Each new generation, however, must wend its own way across the landscape of history and see and feel for itself what previous generations of writers saw and interpreted for their own time and place. While so much has been written, the surprise is that so much of the story has never been told. New manuscript sources continue to come to light, demanding not only a retelling but also a reinterpretation.
This work, I submit, is not so much a study of the trail or of the trek but of a religious exodus of one of the 19th century's most persecuted and despised groups of religionists-the Latter-day Saints-who were bound neither for Oregon nor for California but either for survival or extinction. This was not just another march westward "across the wide Missouri" in fulfilment of America's Manifest Destiny; rather, it was a destiny in motion yet to be made manifest, for it was not at all certain that this enterprise of Joseph Smith Jr.-The Church of Jesus of Christ of Latter-day Saints-would ever survive to live a new day. The story of the Mormon exodus is that of a religion in torment desperately seeking to save itself from persecution, to rid itself of its own detractors and obstructionists, and to find itself in some unknown valley "far away in the West." It was Mormonism in the raw and on the move-forging a new identity while seeking a safe refuge in the tops of "the everlasting hills."
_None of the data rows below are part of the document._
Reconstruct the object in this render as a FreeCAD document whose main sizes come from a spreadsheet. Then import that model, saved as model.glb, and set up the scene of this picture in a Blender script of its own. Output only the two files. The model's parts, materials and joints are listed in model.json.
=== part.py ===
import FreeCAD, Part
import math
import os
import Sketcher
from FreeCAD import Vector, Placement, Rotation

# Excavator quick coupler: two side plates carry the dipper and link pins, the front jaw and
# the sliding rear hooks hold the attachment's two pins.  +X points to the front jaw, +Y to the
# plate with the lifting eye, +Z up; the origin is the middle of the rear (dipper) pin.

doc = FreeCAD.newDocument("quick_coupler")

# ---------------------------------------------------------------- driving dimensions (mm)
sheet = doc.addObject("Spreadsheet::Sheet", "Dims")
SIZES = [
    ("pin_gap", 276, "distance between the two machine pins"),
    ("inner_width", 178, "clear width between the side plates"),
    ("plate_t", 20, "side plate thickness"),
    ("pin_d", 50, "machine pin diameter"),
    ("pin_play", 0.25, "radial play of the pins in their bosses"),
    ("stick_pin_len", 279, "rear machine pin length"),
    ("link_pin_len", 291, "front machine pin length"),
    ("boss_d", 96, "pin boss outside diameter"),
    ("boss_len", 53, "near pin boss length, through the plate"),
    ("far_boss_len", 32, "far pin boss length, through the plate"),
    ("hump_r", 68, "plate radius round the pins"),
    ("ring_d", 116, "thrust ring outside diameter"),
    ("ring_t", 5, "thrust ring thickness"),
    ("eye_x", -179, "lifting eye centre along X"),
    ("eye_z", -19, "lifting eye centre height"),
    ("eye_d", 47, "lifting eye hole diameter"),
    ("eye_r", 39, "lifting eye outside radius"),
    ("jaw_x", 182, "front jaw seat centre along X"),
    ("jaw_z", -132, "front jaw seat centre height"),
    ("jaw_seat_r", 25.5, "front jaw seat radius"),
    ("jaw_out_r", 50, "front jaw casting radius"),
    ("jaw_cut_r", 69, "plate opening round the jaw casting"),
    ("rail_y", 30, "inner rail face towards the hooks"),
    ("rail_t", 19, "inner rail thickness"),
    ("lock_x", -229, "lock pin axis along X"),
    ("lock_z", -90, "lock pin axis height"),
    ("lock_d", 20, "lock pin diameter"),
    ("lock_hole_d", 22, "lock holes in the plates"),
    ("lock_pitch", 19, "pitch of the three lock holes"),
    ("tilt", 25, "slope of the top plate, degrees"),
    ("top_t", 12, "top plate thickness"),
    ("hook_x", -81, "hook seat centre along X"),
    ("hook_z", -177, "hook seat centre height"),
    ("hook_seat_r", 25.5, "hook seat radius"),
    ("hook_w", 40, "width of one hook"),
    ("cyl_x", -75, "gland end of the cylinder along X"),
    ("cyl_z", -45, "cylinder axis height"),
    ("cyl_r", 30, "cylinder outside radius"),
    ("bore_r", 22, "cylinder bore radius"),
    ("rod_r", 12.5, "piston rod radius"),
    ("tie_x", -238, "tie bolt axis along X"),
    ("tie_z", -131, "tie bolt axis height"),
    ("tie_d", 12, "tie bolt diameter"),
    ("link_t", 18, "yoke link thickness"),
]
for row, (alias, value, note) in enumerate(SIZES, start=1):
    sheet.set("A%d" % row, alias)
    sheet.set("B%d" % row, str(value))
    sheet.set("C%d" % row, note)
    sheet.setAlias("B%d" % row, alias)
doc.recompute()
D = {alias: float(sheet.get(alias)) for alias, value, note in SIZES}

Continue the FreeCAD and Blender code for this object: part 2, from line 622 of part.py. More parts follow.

Missing in most earlier studies, for all their worth, is that peculiar yet essential combination of contemporary uncertainty amidst uncompromising conviction, the immediate risk of the moment, the fears and doubts of a faithful people wondering where they were going and whether or not they would survive the getting there. These 12,000 sick and bedraggled believers would either make it to wherever their new and untested leader took them or they would perish by the thousands in the wilderness and abandon their faith in a misspent expenditure of religious conviction.